— Start MATERIALS PROVIDED —

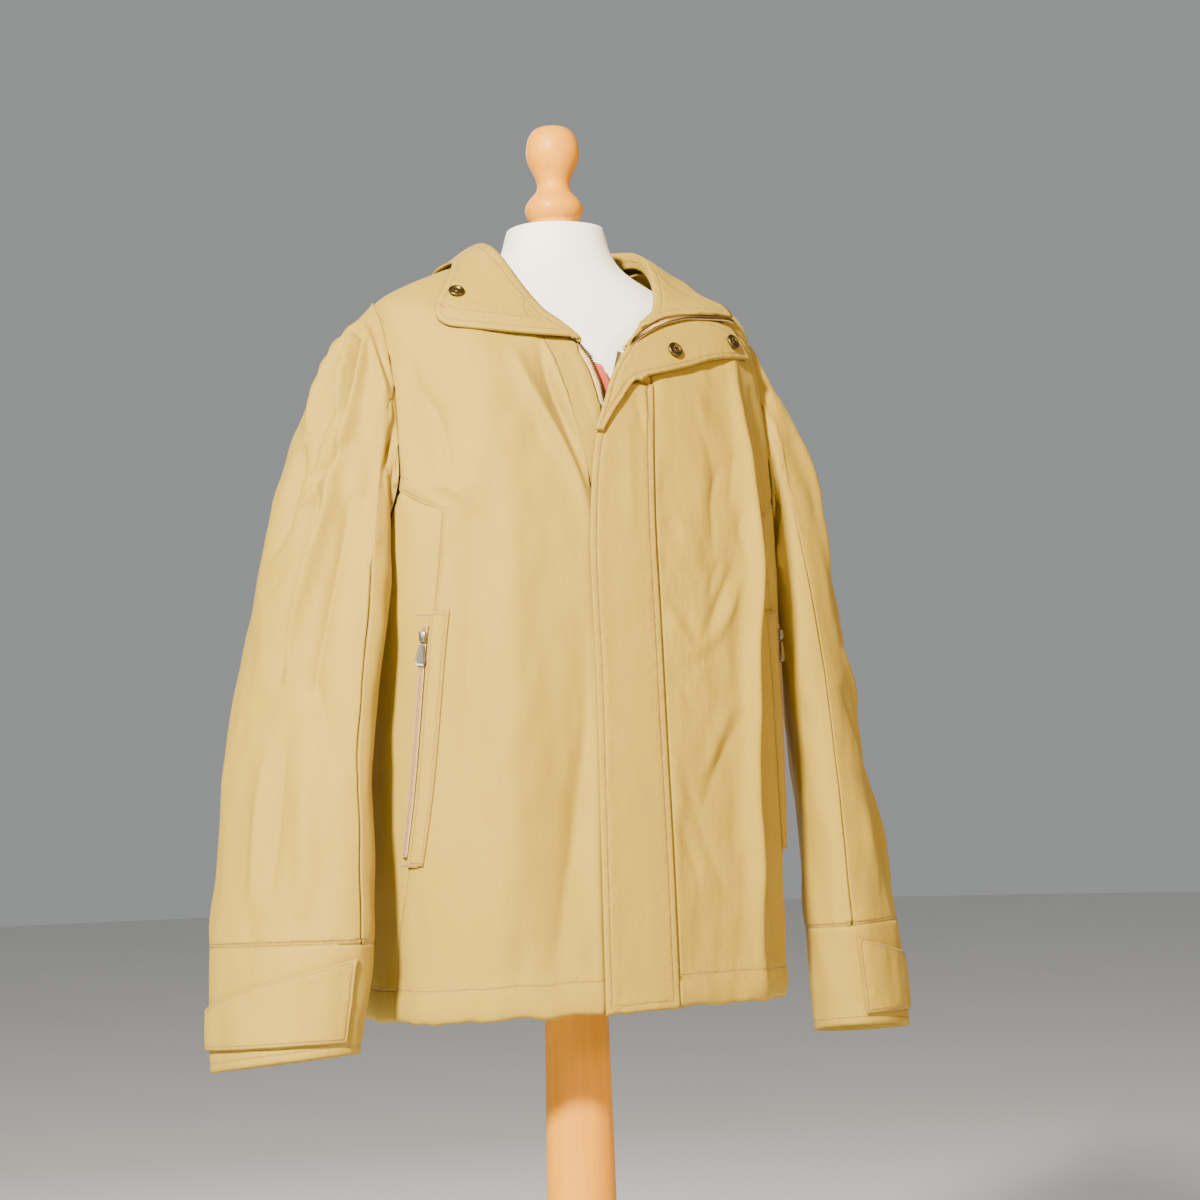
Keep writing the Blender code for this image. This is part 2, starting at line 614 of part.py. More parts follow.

— End MATERIALS PROVIDED —
— Start MATERIALS PROVIDED —

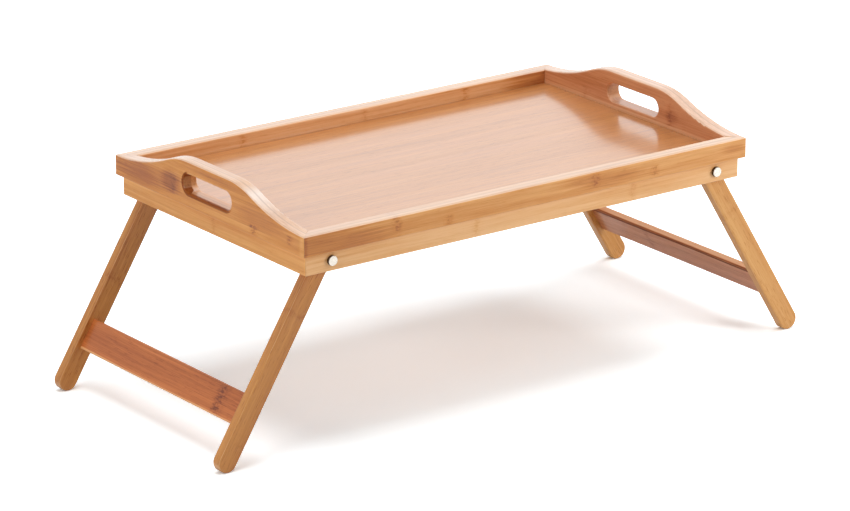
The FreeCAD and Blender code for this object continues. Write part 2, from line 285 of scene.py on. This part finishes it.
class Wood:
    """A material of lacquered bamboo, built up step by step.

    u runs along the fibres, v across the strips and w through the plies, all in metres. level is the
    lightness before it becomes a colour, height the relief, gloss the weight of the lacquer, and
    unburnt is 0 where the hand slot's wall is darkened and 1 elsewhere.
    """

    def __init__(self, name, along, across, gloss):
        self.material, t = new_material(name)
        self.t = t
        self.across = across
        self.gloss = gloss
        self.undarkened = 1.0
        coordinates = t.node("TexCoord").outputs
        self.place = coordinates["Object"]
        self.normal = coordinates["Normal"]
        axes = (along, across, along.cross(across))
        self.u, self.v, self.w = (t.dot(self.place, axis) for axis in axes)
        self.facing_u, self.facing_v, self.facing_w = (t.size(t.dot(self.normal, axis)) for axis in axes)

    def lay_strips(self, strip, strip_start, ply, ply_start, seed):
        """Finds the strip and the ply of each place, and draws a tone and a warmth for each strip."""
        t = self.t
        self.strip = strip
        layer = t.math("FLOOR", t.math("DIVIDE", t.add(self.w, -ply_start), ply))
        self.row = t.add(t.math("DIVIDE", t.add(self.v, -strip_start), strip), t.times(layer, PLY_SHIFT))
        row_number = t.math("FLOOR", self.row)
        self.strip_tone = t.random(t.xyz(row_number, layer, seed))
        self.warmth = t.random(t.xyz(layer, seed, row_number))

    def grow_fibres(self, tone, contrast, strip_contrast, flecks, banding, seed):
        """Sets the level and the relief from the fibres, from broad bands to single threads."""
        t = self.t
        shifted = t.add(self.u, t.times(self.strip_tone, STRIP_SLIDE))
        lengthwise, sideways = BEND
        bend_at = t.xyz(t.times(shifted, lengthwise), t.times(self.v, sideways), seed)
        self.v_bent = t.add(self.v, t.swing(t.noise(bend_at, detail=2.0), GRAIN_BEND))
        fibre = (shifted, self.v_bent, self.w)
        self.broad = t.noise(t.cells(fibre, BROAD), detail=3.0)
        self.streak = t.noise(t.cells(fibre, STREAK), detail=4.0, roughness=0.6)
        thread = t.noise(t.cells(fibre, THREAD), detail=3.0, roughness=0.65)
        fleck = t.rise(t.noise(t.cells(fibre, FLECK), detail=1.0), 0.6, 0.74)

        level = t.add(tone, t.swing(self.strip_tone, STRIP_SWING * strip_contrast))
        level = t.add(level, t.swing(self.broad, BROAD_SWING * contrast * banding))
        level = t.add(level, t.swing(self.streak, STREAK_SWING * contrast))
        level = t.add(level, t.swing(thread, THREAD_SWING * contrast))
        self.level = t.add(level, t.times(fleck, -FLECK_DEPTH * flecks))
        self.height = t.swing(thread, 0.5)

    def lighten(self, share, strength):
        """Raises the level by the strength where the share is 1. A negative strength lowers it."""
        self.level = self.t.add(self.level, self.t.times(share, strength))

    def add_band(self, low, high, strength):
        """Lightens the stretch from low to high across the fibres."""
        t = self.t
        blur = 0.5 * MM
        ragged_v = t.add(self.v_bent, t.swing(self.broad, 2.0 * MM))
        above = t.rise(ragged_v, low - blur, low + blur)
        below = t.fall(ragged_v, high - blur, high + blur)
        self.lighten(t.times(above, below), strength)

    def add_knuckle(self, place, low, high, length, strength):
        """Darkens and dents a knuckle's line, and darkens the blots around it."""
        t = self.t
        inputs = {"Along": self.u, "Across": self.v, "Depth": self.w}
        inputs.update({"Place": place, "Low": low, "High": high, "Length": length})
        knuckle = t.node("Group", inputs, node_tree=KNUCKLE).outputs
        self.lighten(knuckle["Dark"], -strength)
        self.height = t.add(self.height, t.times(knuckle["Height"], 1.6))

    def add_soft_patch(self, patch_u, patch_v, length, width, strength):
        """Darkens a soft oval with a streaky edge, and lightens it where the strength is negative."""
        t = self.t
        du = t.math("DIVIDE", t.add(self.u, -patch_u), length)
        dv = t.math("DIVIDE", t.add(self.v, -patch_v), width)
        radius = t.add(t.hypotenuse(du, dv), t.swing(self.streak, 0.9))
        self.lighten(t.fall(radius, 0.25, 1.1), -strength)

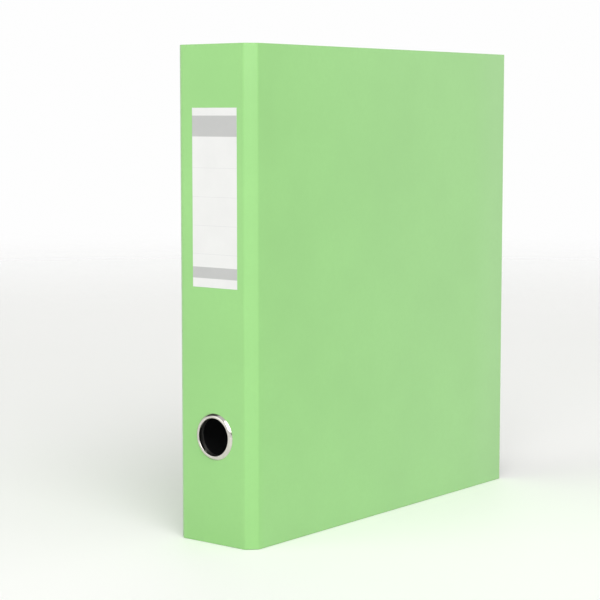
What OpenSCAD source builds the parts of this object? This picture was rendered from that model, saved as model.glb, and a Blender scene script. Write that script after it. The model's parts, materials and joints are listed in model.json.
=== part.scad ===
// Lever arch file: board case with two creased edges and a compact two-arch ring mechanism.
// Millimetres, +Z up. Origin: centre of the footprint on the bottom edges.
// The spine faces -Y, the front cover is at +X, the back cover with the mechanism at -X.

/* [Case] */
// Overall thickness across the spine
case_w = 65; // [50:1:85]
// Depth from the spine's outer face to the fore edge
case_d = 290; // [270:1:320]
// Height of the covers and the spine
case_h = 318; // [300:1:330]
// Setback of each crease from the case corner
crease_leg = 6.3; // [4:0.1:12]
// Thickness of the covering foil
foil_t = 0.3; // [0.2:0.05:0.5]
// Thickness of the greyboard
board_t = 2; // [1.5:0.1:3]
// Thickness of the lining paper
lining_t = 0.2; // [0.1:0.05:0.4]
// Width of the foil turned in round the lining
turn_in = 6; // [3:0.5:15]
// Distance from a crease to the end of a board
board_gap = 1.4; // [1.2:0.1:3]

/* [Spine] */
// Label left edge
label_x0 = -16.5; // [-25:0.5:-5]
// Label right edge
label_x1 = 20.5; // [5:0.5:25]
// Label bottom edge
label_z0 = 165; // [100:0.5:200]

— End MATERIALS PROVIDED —

WHAT YOU HAVE TO DO: Return exactly the lines from the line that has "What OpenSCAD source" to the line that has "label_z0 = 165; // [100:0.5:200]", both of them included.

RESULT OF THE EXERCISE:
What OpenSCAD source builds the parts of this object? This picture was rendered from that model, saved as model.glb, and a Blender scene script. Write that script after it. The model's parts, materials and joints are listed in model.json.
=== part.scad ===
// Lever arch file: board case with two creased edges and a compact two-arch ring mechanism.
// Millimetres, +Z up. Origin: centre of the footprint on the bottom edges.
// The spine faces -Y, the front cover is at +X, the back cover with the mechanism at -X.

/* [Case] */
// Overall thickness across the spine
case_w = 65; // [50:1:85]
// Depth from the spine's outer face to the fore edge
case_d = 290; // [270:1:320]
// Height of the covers and the spine
case_h = 318; // [300:1:330]
// Setback of each crease from the case corner
crease_leg = 6.3; // [4:0.1:12]
// Thickness of the covering foil
foil_t = 0.3; // [0.2:0.05:0.5]
// Thickness of the greyboard
board_t = 2; // [1.5:0.1:3]
// Thickness of the lining paper
lining_t = 0.2; // [0.1:0.05:0.4]
// Width of the foil turned in round the lining
turn_in = 6; // [3:0.5:15]
// Distance from a crease to the end of a board
board_gap = 1.4; // [1.2:0.1:3]

/* [Spine] */
// Label left edge
label_x0 = -16.5; // [-25:0.5:-5]
// Label right edge
label_x1 = 20.5; // [5:0.5:25]
// Label bottom edge
label_z0 = 165; // [100:0.5:200]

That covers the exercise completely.